DATA EXCERPT:
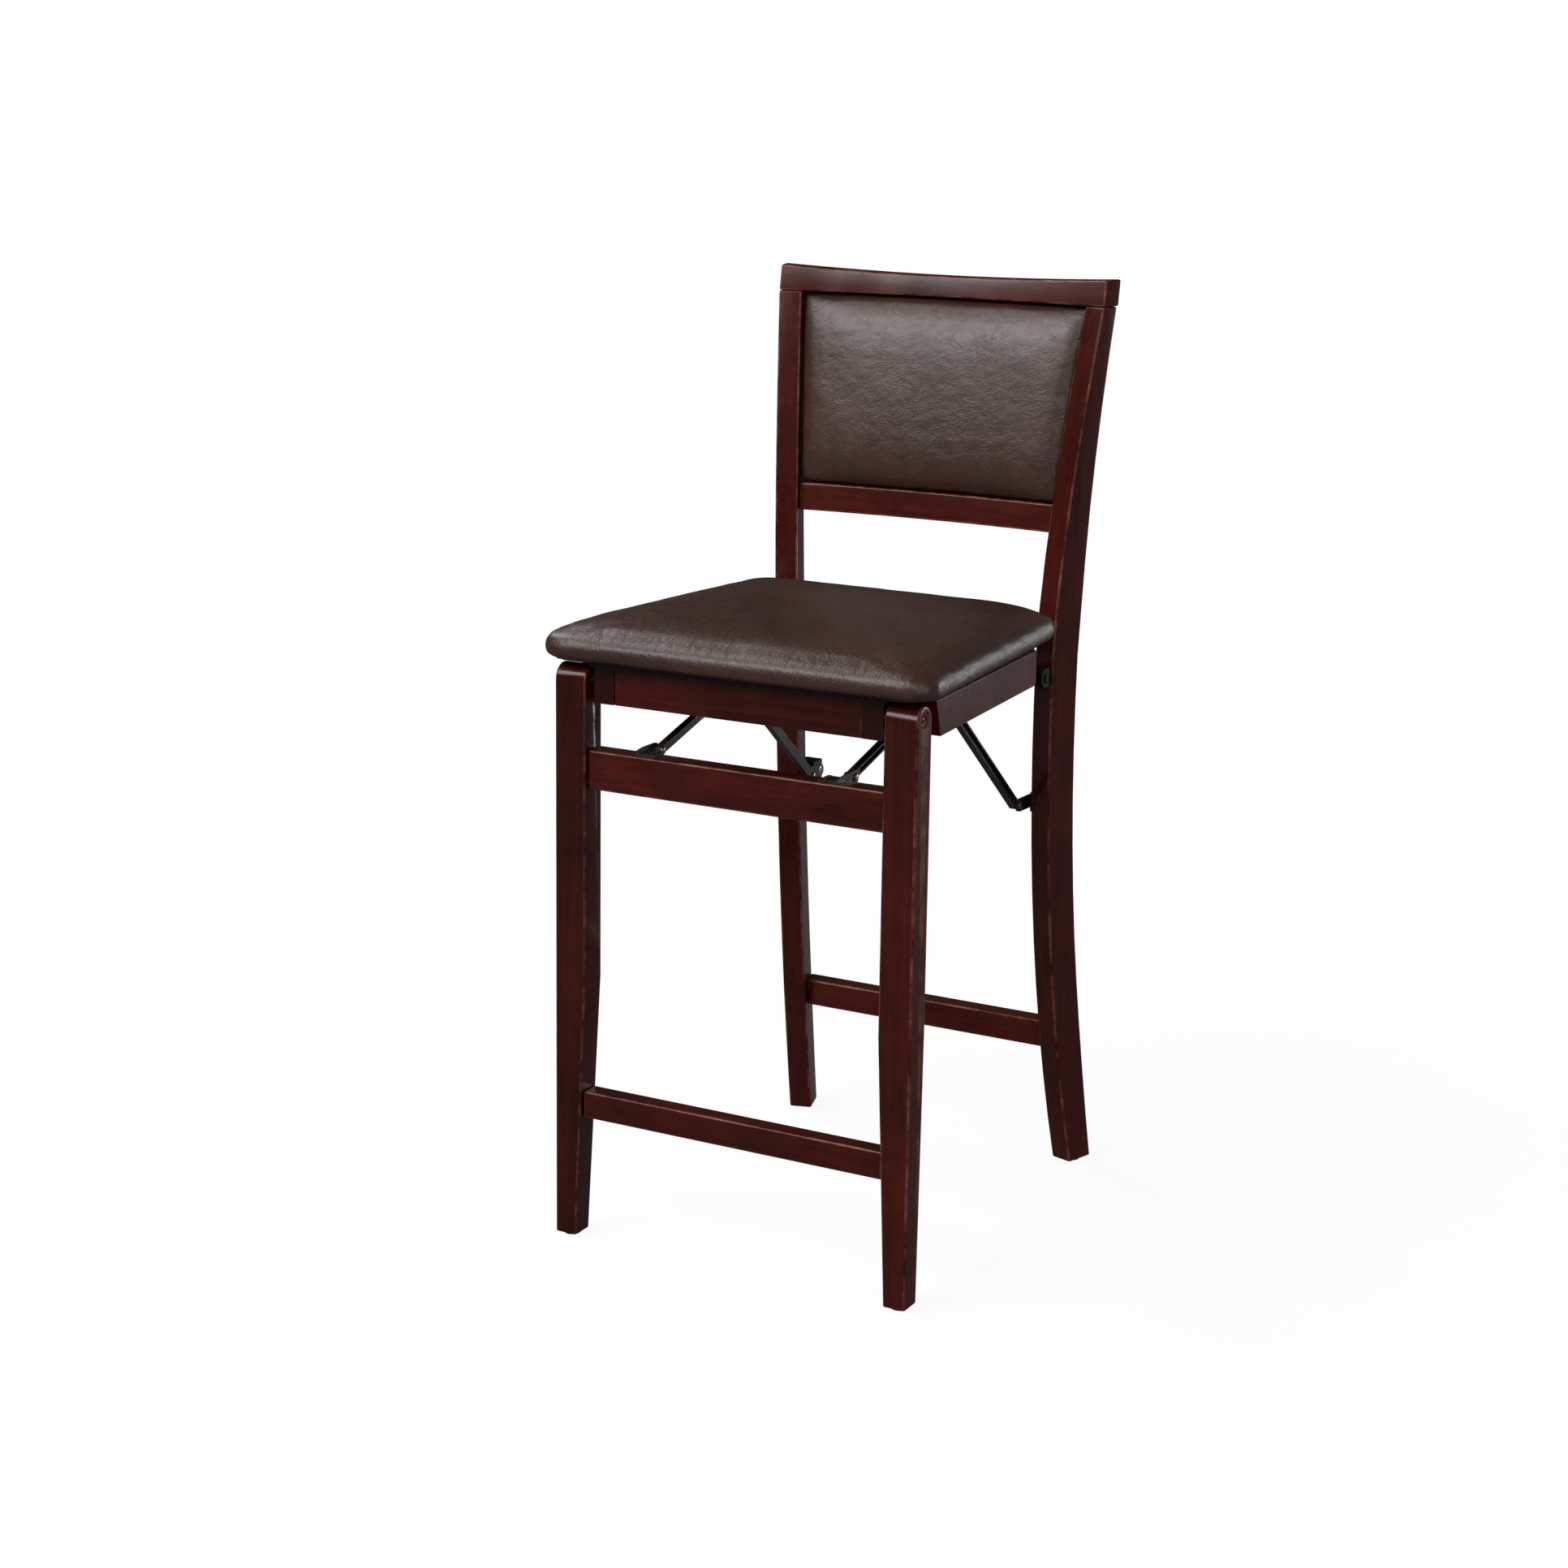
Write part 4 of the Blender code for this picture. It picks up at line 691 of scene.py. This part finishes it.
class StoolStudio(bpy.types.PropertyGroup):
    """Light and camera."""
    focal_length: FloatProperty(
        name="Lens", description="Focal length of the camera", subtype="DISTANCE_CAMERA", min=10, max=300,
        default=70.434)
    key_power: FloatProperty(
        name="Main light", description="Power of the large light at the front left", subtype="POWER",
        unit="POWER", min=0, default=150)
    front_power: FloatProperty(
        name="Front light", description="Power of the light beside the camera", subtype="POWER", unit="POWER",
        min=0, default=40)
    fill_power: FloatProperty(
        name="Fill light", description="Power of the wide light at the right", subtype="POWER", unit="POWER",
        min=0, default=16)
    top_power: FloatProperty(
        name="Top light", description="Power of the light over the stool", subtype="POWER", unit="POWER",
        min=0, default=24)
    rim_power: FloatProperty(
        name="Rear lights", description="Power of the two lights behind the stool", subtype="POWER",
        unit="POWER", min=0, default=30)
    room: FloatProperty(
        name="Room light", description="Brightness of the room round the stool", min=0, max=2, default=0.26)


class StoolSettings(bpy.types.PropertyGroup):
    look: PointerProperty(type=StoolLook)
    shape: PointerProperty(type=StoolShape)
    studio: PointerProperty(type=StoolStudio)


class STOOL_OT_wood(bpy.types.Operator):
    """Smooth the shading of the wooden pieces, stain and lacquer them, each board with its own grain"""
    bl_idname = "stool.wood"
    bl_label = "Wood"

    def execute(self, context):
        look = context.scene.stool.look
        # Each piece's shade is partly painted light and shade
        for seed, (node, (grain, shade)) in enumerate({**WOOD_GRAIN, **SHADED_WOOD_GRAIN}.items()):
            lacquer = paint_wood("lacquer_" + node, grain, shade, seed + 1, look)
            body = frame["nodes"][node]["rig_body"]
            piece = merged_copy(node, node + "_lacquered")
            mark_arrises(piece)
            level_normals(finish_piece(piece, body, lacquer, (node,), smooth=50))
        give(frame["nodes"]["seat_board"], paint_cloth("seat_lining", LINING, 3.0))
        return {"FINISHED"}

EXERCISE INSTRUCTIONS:
Copy out every line of the data above, exactly as given.

TASK SOLUTION:
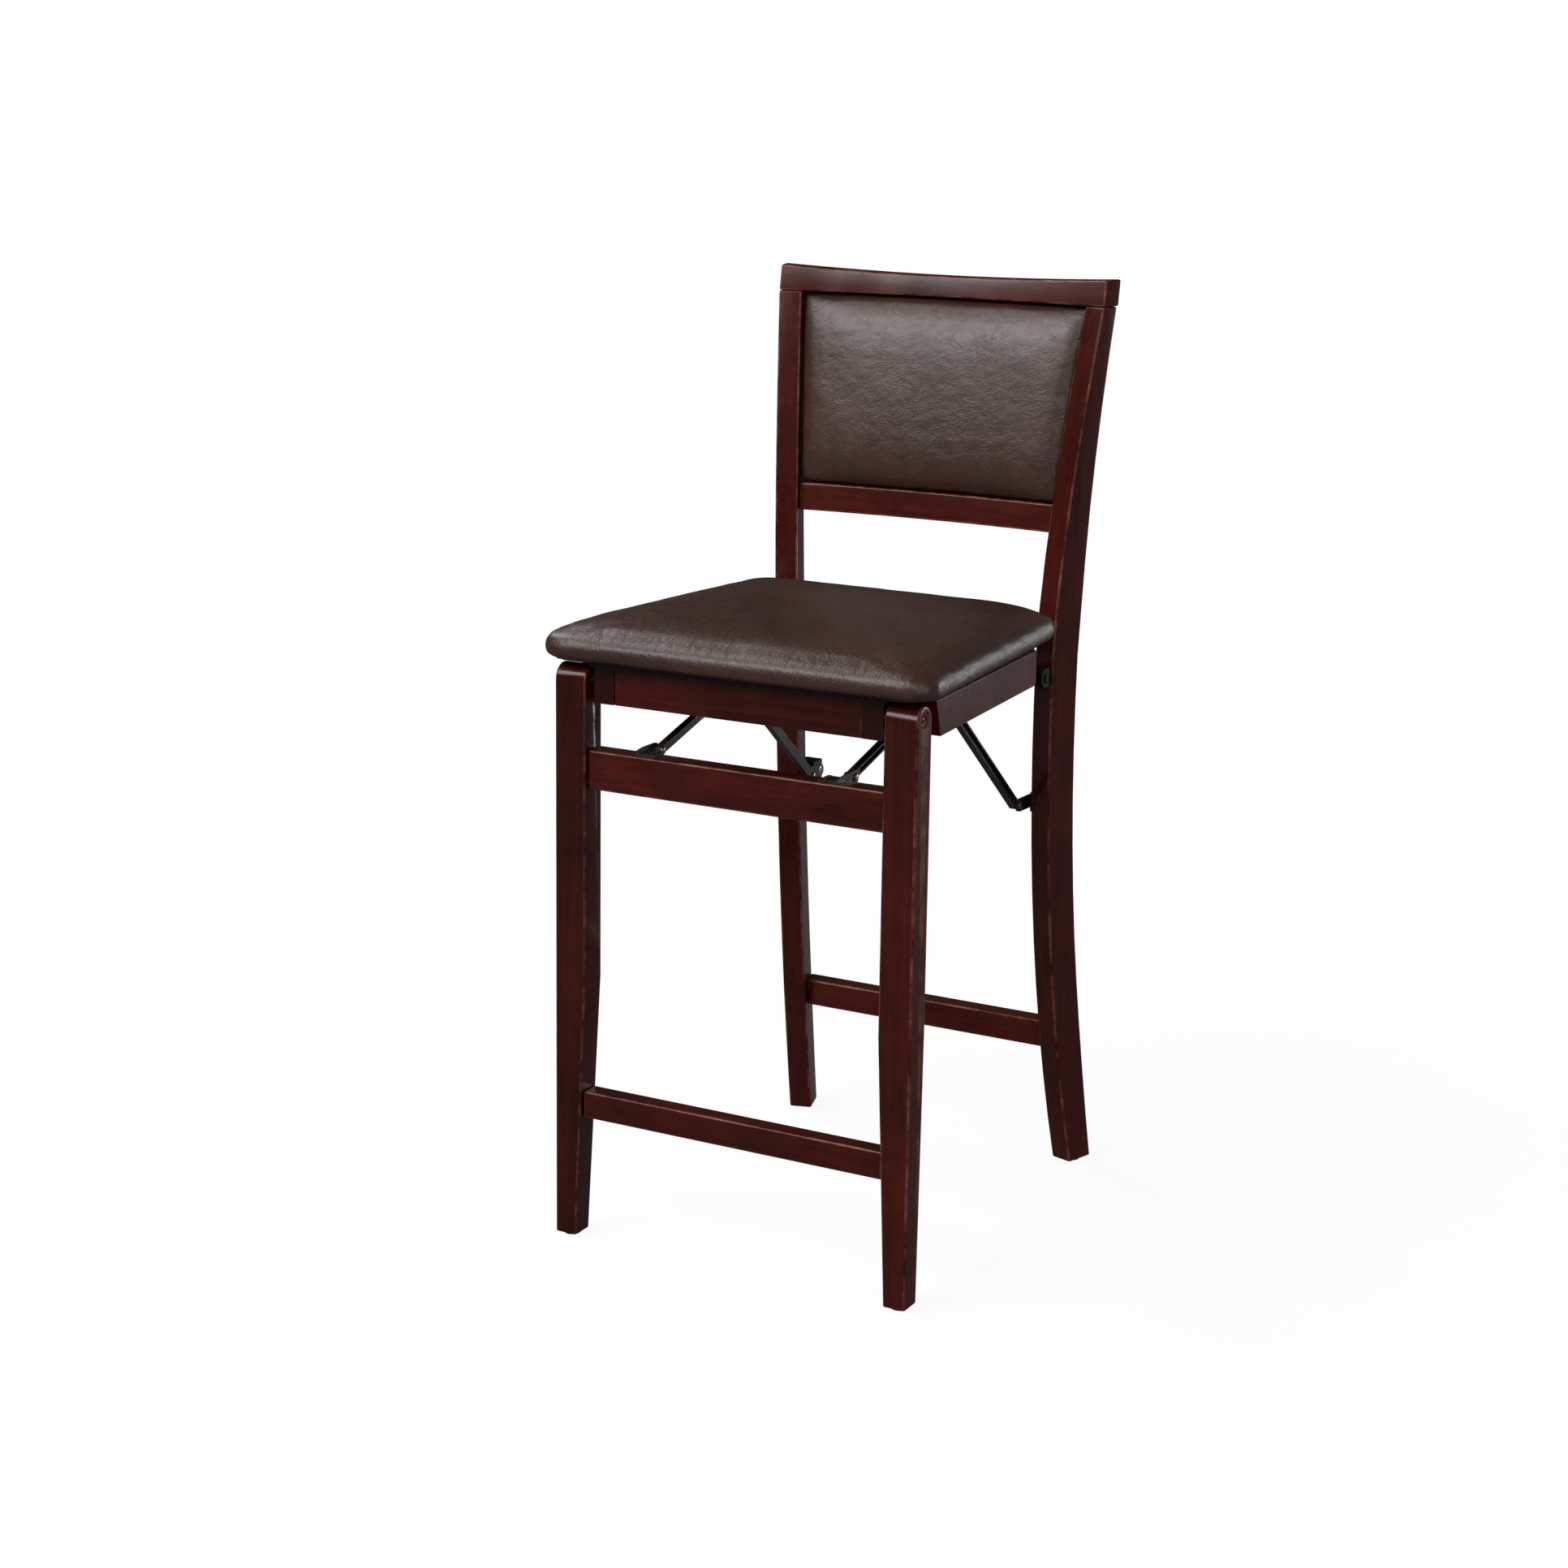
Write part 4 of the Blender code for this picture. It picks up at line 691 of scene.py. This part finishes it.
class StoolStudio(bpy.types.PropertyGroup):
    """Light and camera."""
    focal_length: FloatProperty(
        name="Lens", description="Focal length of the camera", subtype="DISTANCE_CAMERA", min=10, max=300,
        default=70.434)
    key_power: FloatProperty(
        name="Main light", description="Power of the large light at the front left", subtype="POWER",
        unit="POWER", min=0, default=150)
    front_power: FloatProperty(
        name="Front light", description="Power of the light beside the camera", subtype="POWER", unit="POWER",
        min=0, default=40)
    fill_power: FloatProperty(
        name="Fill light", description="Power of the wide light at the right", subtype="POWER", unit="POWER",
        min=0, default=16)
    top_power: FloatProperty(
        name="Top light", description="Power of the light over the stool", subtype="POWER", unit="POWER",
        min=0, default=24)
    rim_power: FloatProperty(
        name="Rear lights", description="Power of the two lights behind the stool", subtype="POWER",
        unit="POWER", min=0, default=30)
    room: FloatProperty(
        name="Room light", description="Brightness of the room round the stool", min=0, max=2, default=0.26)


class StoolSettings(bpy.types.PropertyGroup):
    look: PointerProperty(type=StoolLook)
    shape: PointerProperty(type=StoolShape)
    studio: PointerProperty(type=StoolStudio)


class STOOL_OT_wood(bpy.types.Operator):
    """Smooth the shading of the wooden pieces, stain and lacquer them, each board with its own grain"""
    bl_idname = "stool.wood"
    bl_label = "Wood"

    def execute(self, context):
        look = context.scene.stool.look
        # Each piece's shade is partly painted light and shade
        for seed, (node, (grain, shade)) in enumerate({**WOOD_GRAIN, **SHADED_WOOD_GRAIN}.items()):
            lacquer = paint_wood("lacquer_" + node, grain, shade, seed + 1, look)
            body = frame["nodes"][node]["rig_body"]
            piece = merged_copy(node, node + "_lacquered")
            mark_arrises(piece)
            level_normals(finish_piece(piece, body, lacquer, (node,), smooth=50))
        give(frame["nodes"]["seat_board"], paint_cloth("seat_lining", LINING, 3.0))
        return {"FINISHED"}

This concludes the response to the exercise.